Now, the carrier phrase “play” provides the information necessary to infer that the following words are QUERY entity. (Note that Mix is able to learn that “play” by itself is likely to be followed by a QUERY, while the word sequence “play movie” is likely to be followed by a MOVIE.)

This approach requires a post-NLU search to disambiguate the QUERY into a concrete entity type—but this task can be easily solved with standard search algorithms.

Use a consistent naming convention

It is a good idea to use a consistent convention for the names of intents and entities in your ontology. This is particularly helpful if there are multiple developers working on your project.

There is not necessarily one right answer. It is important to plan ahead, have a systematic logical convention, and be consistent.
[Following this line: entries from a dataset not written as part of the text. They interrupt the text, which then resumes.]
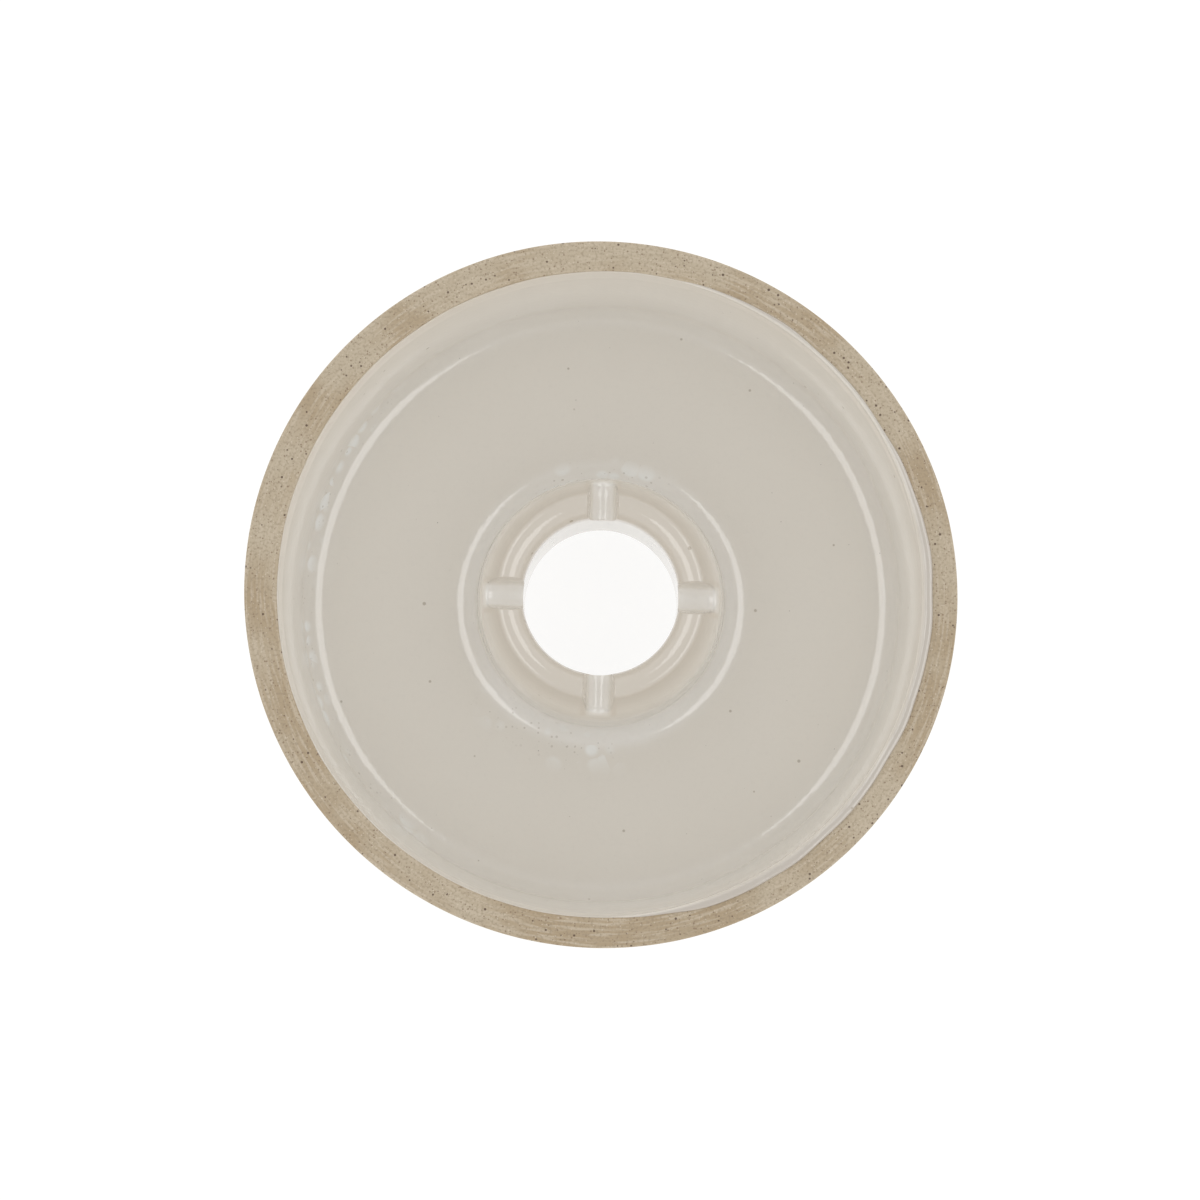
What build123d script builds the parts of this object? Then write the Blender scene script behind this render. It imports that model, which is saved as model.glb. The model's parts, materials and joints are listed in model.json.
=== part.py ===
"""Round stoneware dish with a grooved collar round its centre hole.

One fired clay body carries two glaze coats. The inner coat covers the inside wall, the floor, the
collar, its four channels, the hole and the recess under the base. The outer coat covers the
outside wall. The rim face and the foot ring are bare clay, and part the two coats.

Millimetres, +Z up, origin at the centre of the base, on the level that the foot ring rests on.
The channels run along X and Y.
"""

import os
from math import radians, tan

from build123d import *

# Overall, over the glaze
outer_diameter = 100.0
height = 30.0

# Wall and rim
rim_width = 4.5
wall_draft = 5.0
rim_edge_round = 0.4

# Floor and base
floor_height = 5.0
floor_fillet = 3.4
base_round = 4.5
foot_inner_diameter = 72.0
foot_recess = 0.8

# Glaze, and the bare clay left at its edges
glaze = 0.35
rim_bare = 0.4
foot_bare = 2.0

# Hole and collar. The collar's shoulder leans out from the crest, and its wall is steeper below.
bore_diameter = 22.0
bore_edge_round = 1.2
collar_height = 20.0
collar_wall = 3.7
crest_inner_round = 2.9
crest_outer_round = 0.8
shoulder_drop = 5.5
shoulder_draft = 25.0
shoulder_round = 4.0
collar_draft = 3.0
collar_fillet = 3.3

# Channels across the collar
channel_width = 4.0
channel_depth = 5.0

outer_radius = outer_diameter / 2
rim_inner_radius = outer_radius - rim_width
foot_inner_radius = foot_inner_diameter / 2
bore_radius = bore_diameter / 2
crest_height = floor_height + collar_height
wall_lean = tan(radians(wall_draft))
shoulder_lean = tan(radians(shoulder_draft))
collar_lean = tan(radians(collar_draft))


def half_outline(coat):
    """Half section of the dish as corners and their rounding, with coat of glaze on the clay.

    Nothing is added on the two bare faces, the rim and the foot ring.
    """
    bare = glaze - coat
    recess = foot_recess - coat
    floor = floor_height - bare
    crest = crest_height - bare
    bore = bore_radius + bare
    collar_outside = bore_radius + collar_wall - bare
    shoulder_outside = collar_outside + shoulder_drop * shoulder_lean
    shoulder = crest - shoulder_drop
    collar_foot = shoulder_outside + (shoulder - floor) * collar_lean
    rim_inside = rim_inner_radius - coat
    wall_inside = rim_inside - (height - floor) * wall_lean
    rim_outside = outer_radius - bare
    wall_outside = rim_outside - height * wall_lean
    corners_and_rounds = [
        ((bore, recess), bore_edge_round - bare),
        ((bore, crest), crest_inner_round - bare),
        ((collar_outside, crest), crest_outer_round - bare),
        ((shoulder_outside, shoulder), shoulder_round - bare),
        ((collar_foot, floor), collar_fillet + bare),
        ((wall_inside, floor), floor_fillet + bare),
        ((rim_inside, height), 0),
        ((rim_outside, height), rim_edge_round),
        ((wall_outside, 0), base_round - bare),
        ((foot_inner_radius, 0), 0),
        ((foot_inner_radius, recess), 0),
    ]
    return zip(*corners_and_rounds)


def half_section(coat):
    """The face inside half_outline."""
    corners, rounds = half_outline(coat)
    with BuildSketch(Plane.XY) as section:
        with BuildLine():
            FilletPolyline(*corners, radius=rounds, close=True)
        make_face()
    return section.sketch


def channel_bar(half_width):
    """A round-bottomed bar along X, which cuts two facing channels through the collar."""
    bar_bottom = crest_height - channel_depth + channel_width / 2 - half_width
    reach = bore_radius + collar_wall + shoulder_drop * shoulder_lean + collar_fillet
    with BuildPart() as bar:
        with BuildSketch(Plane.YZ.offset(-reach)):
            with Locations((0, bar_bottom)):
                Circle(half_width, align=(Align.CENTER, Align.MIN))
            with Locations((0, bar_bottom + half_width)):
                Rectangle(2 * half_width, channel_depth, align=(Align.CENTER, Align.MIN))
        extrude(amount=2 * reach)
    return bar.part


# The line through the middle of the clay, which parts the inner coat from the outer
middle = rim_width / 2
inner_side = (
    (0, -floor_height),
    (foot_inner_radius, -floor_height),
    (foot_inner_radius, floor_height - middle),
    (rim_inner_radius - height * wall_lean + middle, floor_height - middle),
    (rim_inner_radius + middle, height - rim_bare),
    (0, height - rim_bare),
)

# Two crossed bars make the four channels, wider in the clay by the glaze that lines them
channel_turns = (0, 90)
glazed_channel_bar = channel_bar(channel_width / 2)
clay_channel_bar = channel_bar(channel_width / 2 + glaze)

# Clay body: wall, floor, and the collar with its hole and channels
with BuildPart() as clay_body:
    with BuildSketch(Plane.XZ):
        add(half_section(0))
    revolve(axis=Axis.Z)
    for turn in channel_turns:
        add(clay_channel_bar, rotation=(0, 0, turn), mode=Mode.SUBTRACT)
clay_body.part.label = "clay_body"

# Inner coat: what lies between the clay and the glazed surface, inside the dish
with BuildPart() as inner_glaze:
    with BuildSketch(Plane.XZ):
        add(half_section(glaze))
        with BuildLine():
            Polyline(*inner_side, close=True)
        make_face(mode=Mode.INTERSECT)
    revolve(axis=Axis.Z)
    for turn in channel_turns:
        add(glazed_channel_bar, rotation=(0, 0, turn), mode=Mode.SUBTRACT)
    add(clay_body.part, mode=Mode.SUBTRACT)
inner_glaze.part.label = "inner_glaze"

# Outer coat: the outside wall, from just above the foot to just below the rim
with BuildPart() as outer_glaze:
    with BuildSketch(Plane.XZ):
        add(half_section(glaze))
        add(half_section(0), mode=Mode.SUBTRACT)
        with BuildLine():
            Polyline(*inner_side, close=True)
        make_face(mode=Mode.SUBTRACT)
        Rectangle(
            2 * outer_radius,
            foot_bare,
            align=(Align.CENTER, Align.MIN),
            mode=Mode.SUBTRACT,
        )
        with Locations((0, height - rim_bare)):
            Rectangle(
                2 * outer_radius,
                rim_bare,
                align=(Align.CENTER, Align.MIN),
                mode=Mode.SUBTRACT,
            )
    revolve(axis=Axis.Z)
outer_glaze.part.label = "outer_glaze"

os.makedirs("parts", exist_ok=True)
for piece in (clay_body, inner_glaze, outer_glaze):
    export_step(piece.part, f"parts/{piece.part.label}.step")
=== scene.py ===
"""Looks of the round stoneware dish with the grooved collar.

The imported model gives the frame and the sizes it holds. Three fine meshes stand for the three CAD
nodes: the clay body and its two glaze coats. Metres, +Z up, origin under the centre of the base.
"""

import json
import math

import bpy
import numpy as np
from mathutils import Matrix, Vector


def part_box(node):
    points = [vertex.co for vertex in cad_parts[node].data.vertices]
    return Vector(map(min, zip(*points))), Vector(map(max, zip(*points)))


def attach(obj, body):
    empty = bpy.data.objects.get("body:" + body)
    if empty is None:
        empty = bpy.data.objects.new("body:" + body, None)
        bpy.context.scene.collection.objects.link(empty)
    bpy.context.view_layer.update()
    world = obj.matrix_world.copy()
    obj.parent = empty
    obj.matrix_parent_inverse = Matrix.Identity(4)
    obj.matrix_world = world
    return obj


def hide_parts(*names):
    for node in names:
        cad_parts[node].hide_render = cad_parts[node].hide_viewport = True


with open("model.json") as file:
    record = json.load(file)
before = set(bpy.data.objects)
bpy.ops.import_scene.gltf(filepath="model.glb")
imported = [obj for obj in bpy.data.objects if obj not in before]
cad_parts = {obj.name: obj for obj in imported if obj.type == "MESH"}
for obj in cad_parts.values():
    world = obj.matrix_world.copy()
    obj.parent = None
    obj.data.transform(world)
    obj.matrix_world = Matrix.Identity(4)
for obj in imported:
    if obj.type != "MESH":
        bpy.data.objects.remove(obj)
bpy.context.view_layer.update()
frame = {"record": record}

MM = 0.001

# Sizes that the frame holds
mounts = {mount["name"]: mount for mount in frame["record"]["mounts"]}
bore_radius = mounts["bore"]["dims"]["r_mm"] * MM
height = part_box("clay_body")[1].z
recess_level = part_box("inner_glaze")[0].z

# Sizes of the section, over the glaze
glaze = 0.35 * MM
outer_radius = 50 * MM
rim_inner_radius = 45.5 * MM
wall_lean = math.tan(math.radians(5))
floor_height = 5 * MM
floor_fillet = 3.4 * MM
crest_height = 25 * MM
collar_wall = 3.7 * MM
crest_inner_round = 2.9 * MM
crest_outer_round = 1.0 * MM
shoulder_drop = 5.5 * MM
shoulder_lean = math.tan(math.radians(25))
shoulder_round = 20 * MM
collar_lean = math.tan(math.radians(3))
collar_fillet = 3.3 * MM
bore_edge_round = 1.2 * MM
foot_inner_radius = 36 * MM
foot_edge_round = 0.2 * MM
base_round = 4.5 * MM
rim_edge_round = 0.4 * MM
arris_round = 0.2 * MM
channel_radius = 2 * MM
channel_depth = 5 * MM
channel_end = 17 * MM
channel_narrowing = 0.2 * MM  # the glaze is this much thicker in a channel than elsewhere

# How far a coat's hidden back face sits inside the clay, so that the two faces don't fight
bedding = 0.06 * MM

rim_trim = 0.05 * MM  # the trimmed rim ends this much inside the nominal outline

# The outer edge is out of round: this much wider each way along its bearing, narrower across it
ovality = 0.28 * MM
oval_bearing = math.radians(-24)


# ---------------------------------------------------------------- section of the dish

def rounded_path(corners_and_rounds):
    """Points along straight runs joined by arcs, for corners given as ((r, z), rounding).

    The two ends have no rounding.
    """
    corners = [np.array(corner, float) for corner, _ in corners_and_rounds]
    rounds = [rounding for _, rounding in corners_and_rounds]
    degrees_a_step = 4
    points = []
    for i, (corner, rounding) in enumerate(zip(corners, rounds)):
        if rounding == 0:
            points.append(corner)
            continue
        back = corners[i - 1] - corner
        on = corners[i + 1] - corner
        back /= np.linalg.norm(back)
        on /= np.linalg.norm(on)
        half = math.acos(np.clip(back @ on, -1, 1)) / 2
        start = corner + back * rounding / math.tan(half)
        centre = corner + (back + on) / np.linalg.norm(back + on) * rounding / math.sin(half)
        sweep = math.pi - 2 * half
        turn = math.copysign(1, back[1] * on[0] - back[0] * on[1])
        steps = max(3, int(math.degrees(sweep) / degrees_a_step))
        for angle in np.linspace(0, sweep * turn, steps + 1):
            arm = start - centre
            cos, sin = math.cos(angle), math.sin(angle)
            points.append(centre + (arm[0] * cos - arm[1] * sin, arm[0] * sin + arm[1] * cos))
    return np.array(points)


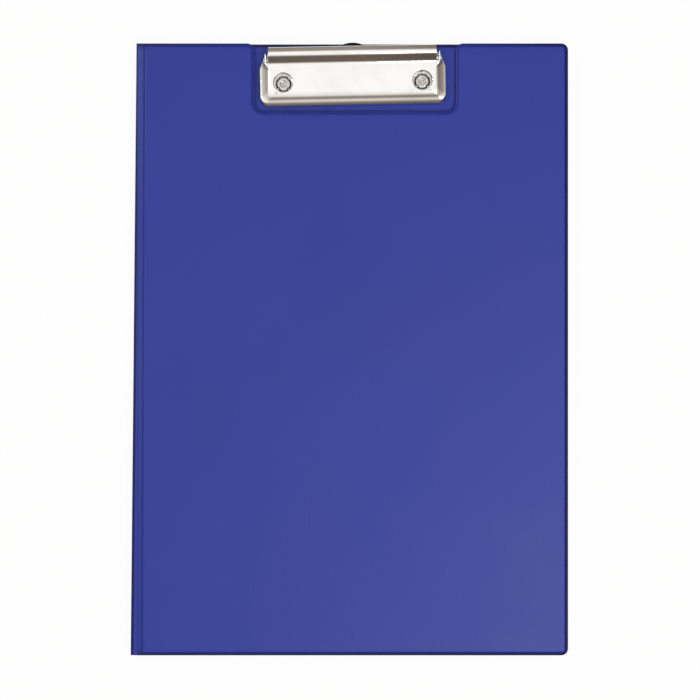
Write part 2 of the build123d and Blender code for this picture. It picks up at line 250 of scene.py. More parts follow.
def makeBlueFilm(finish):
    material, tree, shader = newMaterial("blueFilm", **finish["values"])
    cloud = addNoise(tree, finish["cloudScale"], finish["cloudDetail"])
    stops = [(finish["cloudFrom"], finish["deep"]), (finish["cloudTo"], finish["light"])]
    ramp = rampFrom(tree, cloud.outputs["Fac"], stops)
    # painted shade: the film's colour is darkened where it turns down at its rims and along the fold's
    # outer edge; 6 and 7 are the Mix node's two colours
    paintedShade = addNode(tree, "ShaderNodeAttribute", attribute_name="paintedShade")
    coloured = addNode(tree, "ShaderNodeMix", data_type="RGBA")
    coloured.inputs[7].default_value = (*finish["pressed"], 1)
    tree.links.new(paintedShade.outputs["Fac"], coloured.inputs[0])
    tree.links.new(ramp.outputs["Color"], coloured.inputs[6])
    tree.links.new(coloured.outputs[2], shader.inputs["Base Color"])
    sheen = spreadOf(tree, cloud.outputs["Fac"], finish["sheenLow"], finish["sheenHigh"])
    tree.links.new(sheen, shader.inputs["Roughness"])
    grain = addNoise(tree, finish["grainScale"], finish["grainDetail"])
    pores = addNode(tree, "ShaderNodeTexVoronoi", {"Scale": finish["poreScale"]})
    coordinates = addNode(tree, "ShaderNodeTexCoord")
    tree.links.new(coordinates.outputs["Object"], pores.inputs["Vector"])
    fine = addBump(tree, grain.outputs["Fac"], finish["grainDepth"])
    coarse = addBump(tree, pores.outputs["Distance"], finish["poreDepth"], under=fine)
    tree.links.new(coarse.outputs["Normal"], shader.inputs["Normal"])
    return material


# Nickel plate: bright, faintly warm, with a slow ripple and fine rubbed lines

nickelFinish = dict(
    warm=(0.90, 0.885, 0.86), pale=(0.965, 0.955, 0.935), tintScale=60, tintFrom=0.3, tintTo=0.55,
    rippleScale=45, rippleDetail=1, rippleDepth=0.035 * mm,
    rubScale=900, rubStretch=(0.15, 1, 1), roughLow=0.09, roughHigh=0.17,
)


def makeNickel(finish):
    material, tree, shader = newMaterial("nickel", Metallic=1.0)
    tint = addNoise(tree, finish["tintScale"])
    stops = [(finish["tintFrom"], finish["warm"]), (finish["tintTo"], finish["pale"])]
    ramp = rampFrom(tree, tint.outputs["Fac"], stops)
    tree.links.new(ramp.outputs["Color"], shader.inputs["Base Color"])
    rub = addNoise(tree, finish["rubScale"], stretch=finish["rubStretch"])
    rough = spreadOf(tree, rub.outputs["Fac"], finish["roughLow"], finish["roughHigh"])
    tree.links.new(rough, shader.inputs["Roughness"])
    ripple = addNoise(tree, finish["rippleScale"], finish["rippleDetail"])
    bump = addBump(tree, ripple.outputs["Fac"], finish["rippleDepth"])
    tree.links.new(bump.outputs["Normal"], shader.inputs["Normal"])
    return material


# Plain finishes: two colours mottled by noise, a roughness range and a fine bump

plainFinishes = dict(
    springSteel=dict(low=(0.30, 0.29, 0.28), high=(0.50, 0.49, 0.47), scale=1800,
                     rough=(0.22, 0.40), depth=0.004 * mm, values=dict(Metallic=1.0)),
    dullNickel=dict(low=(0.54, 0.51, 0.48), high=(0.74, 0.71, 0.68), scale=700,
                    rough=(0.15, 0.27), depth=0.006 * mm, values=dict(Metallic=1.0)),
    blackPlastic=dict(low=(0.004, 0.004, 0.005), high=(0.008, 0.008, 0.009), scale=1600,
                      rough=(0.45, 0.60), depth=0.02 * mm, values=dict(Specular_IOR_Level=0.15)),
    greyboard=dict(low=(0.20, 0.18, 0.15), high=(0.36, 0.33, 0.28), scale=900,
                   rough=(0.80, 0.95), depth=0.06 * mm, values={}),
    clearFilm=dict(low=(0.80, 0.84, 0.90), high=(0.92, 0.94, 0.97), scale=300,
                   rough=(0.14, 0.26), depth=0.01 * mm, values=dict(Alpha=0.09, IOR=1.46)),
)


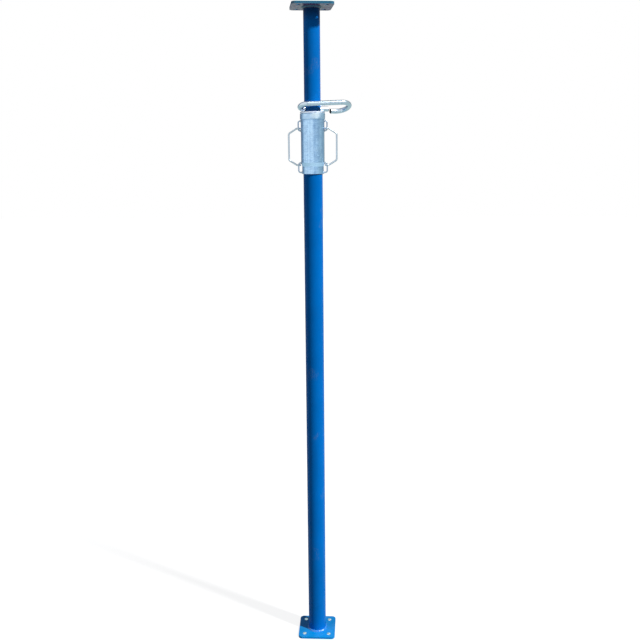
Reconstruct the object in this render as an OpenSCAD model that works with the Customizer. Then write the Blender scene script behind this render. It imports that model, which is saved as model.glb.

Here are some tips that you may find useful:

  • Use all caps (uppercase) with underscores separating words. For example, ORDER_COFFEE for an intent, and COFFEE_SIZE and COFFEE_TYPE for entities. All caps makes the entities visually stand out clearly in annotated sentences as distinct from the sentence contents, and the underscores keep the name to a valid format while making the name easily readable.
  • Use an ACTION_OBJECT or VERB_OBJECT format for intents. A lot of intents fall into this schema where an action is carried out and involves or applies to some object. Here, object is used in the grammatical sense of subject-verb-object. For example, PAY_BILL or MESSAGE_RECIPIENT.
  • Use a prefix to identify the domain for an intent, with the domain in lowercase, as one word. For example, personalbanking_PAY_BILL. This practice can help to visually group related intents in Mix.nlu. nlu.

An example of a best practice ontology

The Coffee app quick start is an example of a recommended best-practice NLU ontology.